Much like channel 9, WNIN-FM struggled financially in its first year, to the point that the board of Southwest Indiana Public Broadcasting sought a potential sale within nine months of its start. The Evansville Vanderburgh Public Library board, two local universities, and two Christian groups all expressed interest. The library opted not to buy the station due to predicted declines in property taxes, leaving one last avenue to keep it going. Hundreds of supporters pledged their own money to keep WNIN on the air, hoping the library would reconsider. It did not, but the support convinced Southwest Indiana Public Broadcasting to keep the station going. By 1985, WNIN-FM had turned a corner. To correct reception issues caused by sharing a satellite dish with television, a separate dish was built at the studio. The station grew large enough to qualify for Corporation for Public Broadcasting funding and started broadcasting a local radio reading service.

The WNIN stations finally moved downtown after Southwest Indiana Public Broadcasting acquired the historic Willard Carpenter House in 1985. WNIN built an annex behind the home to serve as the television studio; administrative and radio staff moved into the home portion. In 1993, WNIN-FM began 24-hour broadcasting by taking the national Music Through the Night service, using equipment it purchased with a federal grant.

By 2010, WNIN-FM aired talk programs through the day on weekdays, with classical music airing at night. Research showed that the station's listeners sought more news and talk programming, leading to an expansion of local news.

With the aid of a donor, WNIN acquired the building at 44 Main Street, formerly home to WEVV-TV, in 2017. It sought to relocate because the historic Carpenter house had high upkeep costs and was in a less accessible area of downtown. Unlike the house, 44 Main had been built for broadcasting by WEVV in 1990. The site previously used by the WEVV news studio was converted into a 50-seat public theater for screening PBS programs and events. The Carpenter house was left nearly abandoned until it was purchased in 2023 to house a real estate firm.
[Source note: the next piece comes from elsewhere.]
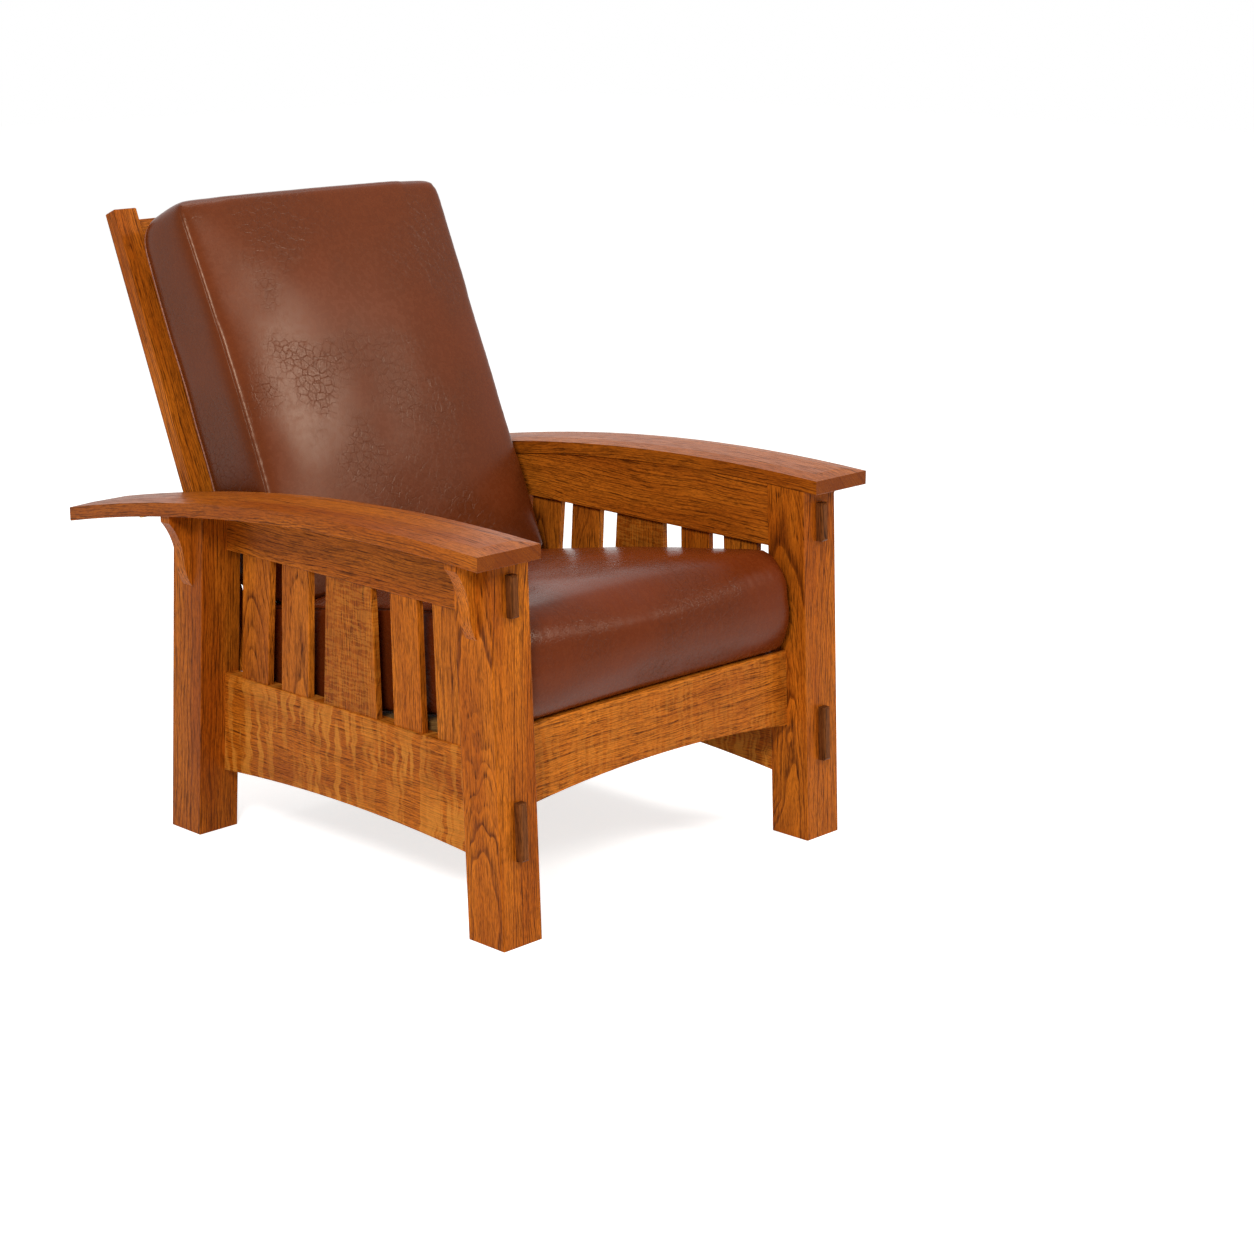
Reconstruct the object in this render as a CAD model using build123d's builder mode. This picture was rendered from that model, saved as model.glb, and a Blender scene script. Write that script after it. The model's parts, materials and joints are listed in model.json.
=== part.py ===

WNIN-FM received a national Edward R. Murrow Award in 2020 for its bilingual program ¿Qué Pasa Midwest?. In 2025, Congress rescinded funding for the Corporation for Public Broadcasting, at the same time that Indiana lawmakers defunded public media in the state. At the time, nearly 35 percent of WNIN's revenue came from the corporation. In response, WNIN laid off five employees, but most of the on-air cuts were made to television, not radio.

==Local programming==
WNIN produces a variety of local programs and podcasts. Two Main Street with David James is an interview series, and Inside the Music covers arts and culture including the Evansville Philharmonic Orchestra. WNIN-FM is also the home of the Philharmonic's concerts. Overnight, the station airs Classical Noyes, recordings of classical music programs hosted by former WNIN executive Jean Noyes which were digitized in 2023.